** START OF PROVIDED ENTRIES **

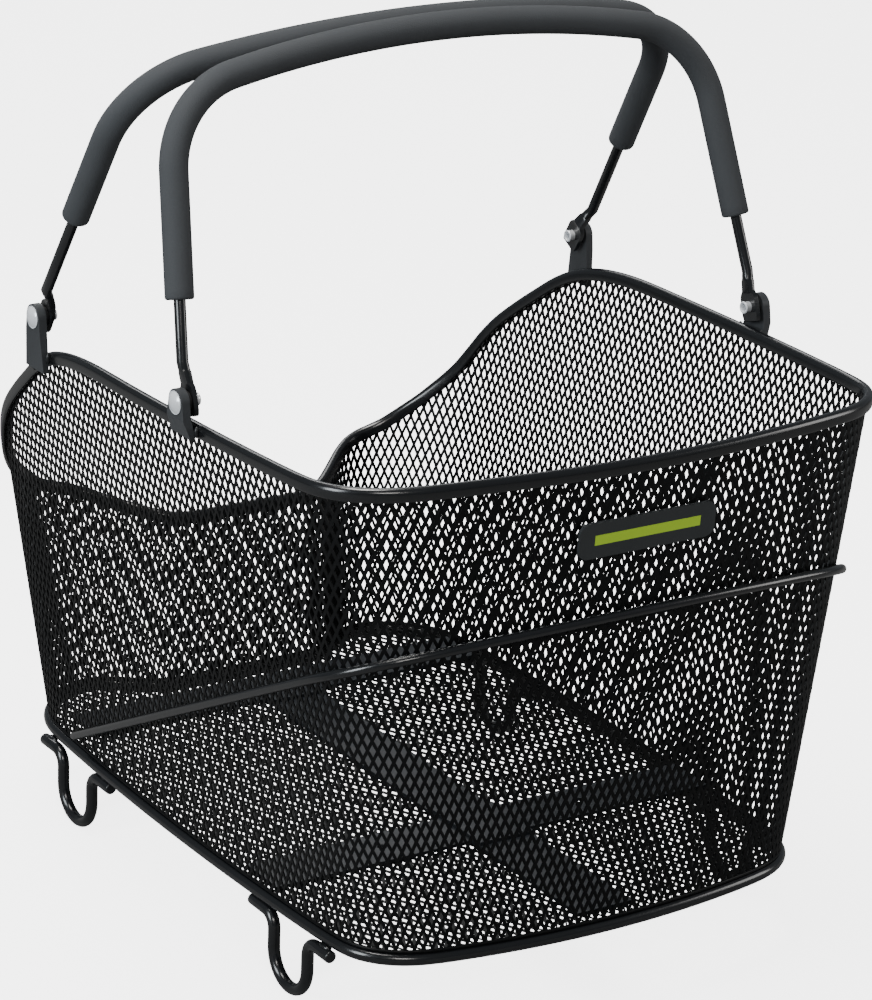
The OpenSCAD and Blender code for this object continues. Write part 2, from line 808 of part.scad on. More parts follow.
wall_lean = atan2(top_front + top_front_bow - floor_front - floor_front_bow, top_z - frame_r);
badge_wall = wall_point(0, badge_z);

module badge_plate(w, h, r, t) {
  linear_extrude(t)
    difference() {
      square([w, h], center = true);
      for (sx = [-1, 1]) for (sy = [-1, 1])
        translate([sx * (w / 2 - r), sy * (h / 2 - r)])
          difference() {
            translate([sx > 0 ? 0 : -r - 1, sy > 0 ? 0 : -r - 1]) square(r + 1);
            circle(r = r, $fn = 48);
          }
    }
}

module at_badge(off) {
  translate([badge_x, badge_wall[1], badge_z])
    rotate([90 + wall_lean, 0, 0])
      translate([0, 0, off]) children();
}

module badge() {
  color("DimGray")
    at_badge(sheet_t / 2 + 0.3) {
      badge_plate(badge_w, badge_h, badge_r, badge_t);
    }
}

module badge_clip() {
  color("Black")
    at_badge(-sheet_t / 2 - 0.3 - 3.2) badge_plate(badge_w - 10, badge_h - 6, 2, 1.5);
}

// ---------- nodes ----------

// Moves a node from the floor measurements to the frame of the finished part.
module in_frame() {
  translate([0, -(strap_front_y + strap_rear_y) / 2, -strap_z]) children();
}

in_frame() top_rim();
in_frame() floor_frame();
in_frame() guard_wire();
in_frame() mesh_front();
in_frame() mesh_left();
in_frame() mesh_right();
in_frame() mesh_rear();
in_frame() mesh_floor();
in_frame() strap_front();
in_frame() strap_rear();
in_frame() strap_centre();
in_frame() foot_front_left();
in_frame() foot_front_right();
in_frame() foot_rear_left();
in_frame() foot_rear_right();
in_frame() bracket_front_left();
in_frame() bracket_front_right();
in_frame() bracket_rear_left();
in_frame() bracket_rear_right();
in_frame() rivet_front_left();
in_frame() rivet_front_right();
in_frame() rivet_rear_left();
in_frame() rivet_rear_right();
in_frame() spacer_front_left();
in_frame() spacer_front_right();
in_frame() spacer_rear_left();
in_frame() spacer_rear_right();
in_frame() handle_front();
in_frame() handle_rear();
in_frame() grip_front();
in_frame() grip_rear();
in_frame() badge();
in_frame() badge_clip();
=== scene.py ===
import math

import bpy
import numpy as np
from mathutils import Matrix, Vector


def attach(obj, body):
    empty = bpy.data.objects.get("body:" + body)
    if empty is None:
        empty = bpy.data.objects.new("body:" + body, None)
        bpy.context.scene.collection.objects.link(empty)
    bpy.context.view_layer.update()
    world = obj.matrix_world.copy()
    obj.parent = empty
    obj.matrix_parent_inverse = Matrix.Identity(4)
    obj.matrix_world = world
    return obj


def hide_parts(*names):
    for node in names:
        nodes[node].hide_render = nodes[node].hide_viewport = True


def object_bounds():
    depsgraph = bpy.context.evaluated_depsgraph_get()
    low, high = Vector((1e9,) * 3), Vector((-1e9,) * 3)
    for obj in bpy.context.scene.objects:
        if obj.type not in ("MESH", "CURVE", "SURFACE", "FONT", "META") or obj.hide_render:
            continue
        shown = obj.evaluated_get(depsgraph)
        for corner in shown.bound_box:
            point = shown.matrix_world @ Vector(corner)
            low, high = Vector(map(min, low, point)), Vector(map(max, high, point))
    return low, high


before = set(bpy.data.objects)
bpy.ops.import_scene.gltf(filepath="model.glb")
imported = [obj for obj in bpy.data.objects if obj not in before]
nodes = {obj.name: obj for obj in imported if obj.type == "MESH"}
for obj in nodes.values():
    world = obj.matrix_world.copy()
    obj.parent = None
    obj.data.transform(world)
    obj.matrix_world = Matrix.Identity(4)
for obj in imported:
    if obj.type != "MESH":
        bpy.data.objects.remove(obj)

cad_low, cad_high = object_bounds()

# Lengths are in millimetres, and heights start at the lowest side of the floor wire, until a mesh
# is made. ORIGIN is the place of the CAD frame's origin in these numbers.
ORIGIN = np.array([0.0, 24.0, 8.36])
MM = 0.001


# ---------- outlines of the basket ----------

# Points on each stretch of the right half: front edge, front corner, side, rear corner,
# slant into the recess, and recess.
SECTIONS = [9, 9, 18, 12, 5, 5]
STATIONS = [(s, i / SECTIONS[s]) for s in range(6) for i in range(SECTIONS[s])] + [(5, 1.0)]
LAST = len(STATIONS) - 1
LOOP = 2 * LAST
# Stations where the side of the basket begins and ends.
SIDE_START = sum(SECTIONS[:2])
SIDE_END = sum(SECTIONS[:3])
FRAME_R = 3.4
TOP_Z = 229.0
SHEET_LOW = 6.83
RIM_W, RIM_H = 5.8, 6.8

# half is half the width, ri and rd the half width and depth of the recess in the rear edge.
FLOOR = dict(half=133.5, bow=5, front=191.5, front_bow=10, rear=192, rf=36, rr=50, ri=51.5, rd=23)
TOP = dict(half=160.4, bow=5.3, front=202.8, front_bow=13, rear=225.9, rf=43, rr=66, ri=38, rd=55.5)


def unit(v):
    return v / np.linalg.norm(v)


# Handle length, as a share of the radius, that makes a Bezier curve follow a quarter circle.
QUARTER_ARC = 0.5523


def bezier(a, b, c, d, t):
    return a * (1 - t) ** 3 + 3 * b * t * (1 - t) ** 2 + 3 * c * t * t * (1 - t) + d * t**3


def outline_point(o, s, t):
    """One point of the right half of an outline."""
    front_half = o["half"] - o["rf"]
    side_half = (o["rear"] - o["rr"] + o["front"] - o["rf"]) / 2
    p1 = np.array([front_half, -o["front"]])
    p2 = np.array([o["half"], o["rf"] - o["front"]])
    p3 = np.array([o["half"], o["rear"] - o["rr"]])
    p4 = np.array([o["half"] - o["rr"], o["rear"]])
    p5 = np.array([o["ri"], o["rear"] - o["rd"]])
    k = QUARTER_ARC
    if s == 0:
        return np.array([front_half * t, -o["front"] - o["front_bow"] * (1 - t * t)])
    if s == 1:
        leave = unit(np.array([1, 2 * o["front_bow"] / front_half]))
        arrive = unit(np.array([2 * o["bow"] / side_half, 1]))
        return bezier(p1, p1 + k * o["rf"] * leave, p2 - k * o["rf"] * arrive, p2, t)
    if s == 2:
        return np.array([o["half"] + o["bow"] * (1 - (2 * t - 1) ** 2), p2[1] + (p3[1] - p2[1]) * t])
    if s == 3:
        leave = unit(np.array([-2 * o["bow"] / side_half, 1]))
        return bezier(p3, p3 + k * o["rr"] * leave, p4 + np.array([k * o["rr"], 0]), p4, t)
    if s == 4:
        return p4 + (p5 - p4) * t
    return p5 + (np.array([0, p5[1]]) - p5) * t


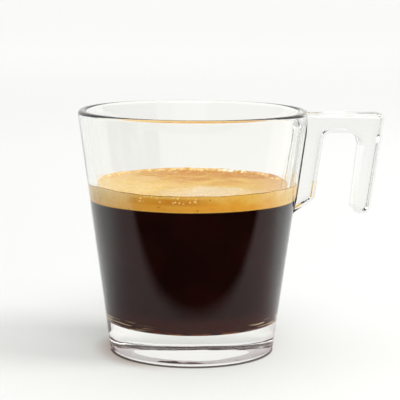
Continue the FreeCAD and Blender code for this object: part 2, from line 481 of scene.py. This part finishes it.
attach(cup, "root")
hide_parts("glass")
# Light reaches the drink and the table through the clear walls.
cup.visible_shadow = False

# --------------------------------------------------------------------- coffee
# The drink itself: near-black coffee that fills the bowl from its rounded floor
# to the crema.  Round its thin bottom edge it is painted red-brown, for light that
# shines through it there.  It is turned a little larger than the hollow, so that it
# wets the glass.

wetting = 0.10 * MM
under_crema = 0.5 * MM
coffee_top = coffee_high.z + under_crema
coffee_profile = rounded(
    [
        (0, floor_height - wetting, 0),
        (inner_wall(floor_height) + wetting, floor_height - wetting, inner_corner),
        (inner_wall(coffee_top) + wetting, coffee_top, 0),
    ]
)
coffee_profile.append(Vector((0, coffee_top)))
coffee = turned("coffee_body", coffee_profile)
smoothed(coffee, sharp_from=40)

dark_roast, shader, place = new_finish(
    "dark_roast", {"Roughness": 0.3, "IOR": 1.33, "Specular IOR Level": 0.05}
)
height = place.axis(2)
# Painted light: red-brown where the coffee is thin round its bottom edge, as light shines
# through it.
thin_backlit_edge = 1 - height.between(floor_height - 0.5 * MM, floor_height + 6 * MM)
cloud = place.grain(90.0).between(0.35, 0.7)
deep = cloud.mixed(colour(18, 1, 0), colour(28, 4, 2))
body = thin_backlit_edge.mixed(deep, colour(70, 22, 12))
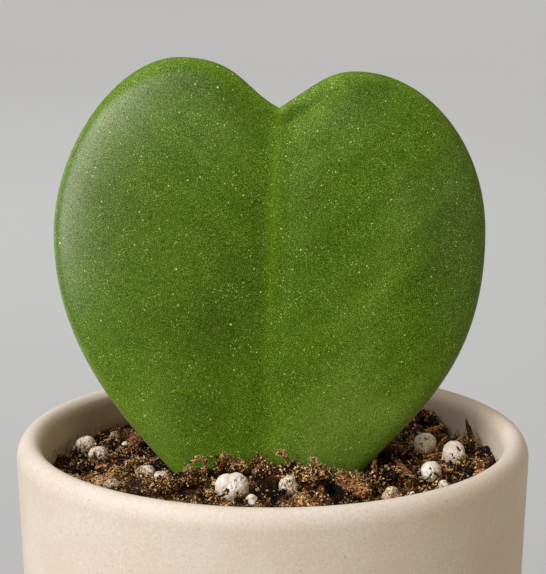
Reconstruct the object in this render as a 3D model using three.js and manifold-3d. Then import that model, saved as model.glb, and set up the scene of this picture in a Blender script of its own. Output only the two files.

** END OF PROVIDED ENTRIES **

Which lines above run from the one containing "in_frame() top_rim();" down to the one containing "for node in"? Repeat exactly those, both ends included, and nothing else.

in_frame() top_rim();
in_frame() floor_frame();
in_frame() guard_wire();
in_frame() mesh_front();
in_frame() mesh_left();
in_frame() mesh_right();
in_frame() mesh_rear();
in_frame() mesh_floor();
in_frame() strap_front();
in_frame() strap_rear();
in_frame() strap_centre();
in_frame() foot_front_left();
in_frame() foot_front_right();
in_frame() foot_rear_left();
in_frame() foot_rear_right();
in_frame() bracket_front_left();
in_frame() bracket_front_right();
in_frame() bracket_rear_left();
in_frame() bracket_rear_right();
in_frame() rivet_front_left();
in_frame() rivet_front_right();
in_frame() rivet_rear_left();
in_frame() rivet_rear_right();
in_frame() spacer_front_left();
in_frame() spacer_front_right();
in_frame() spacer_rear_left();
in_frame() spacer_rear_right();
in_frame() handle_front();
in_frame() handle_rear();
in_frame() grip_front();
in_frame() grip_rear();
in_frame() badge();
in_frame() badge_clip();
=== scene.py ===
import math

import bpy
import numpy as np
from mathutils import Matrix, Vector


def attach(obj, body):
    empty = bpy.data.objects.get("body:" + body)
    if empty is None:
        empty = bpy.data.objects.new("body:" + body, None)
        bpy.context.scene.collection.objects.link(empty)
    bpy.context.view_layer.update()
    world = obj.matrix_world.copy()
    obj.parent = empty
    obj.matrix_parent_inverse = Matrix.Identity(4)
    obj.matrix_world = world
    return obj


def hide_parts(*names):
    for node in names:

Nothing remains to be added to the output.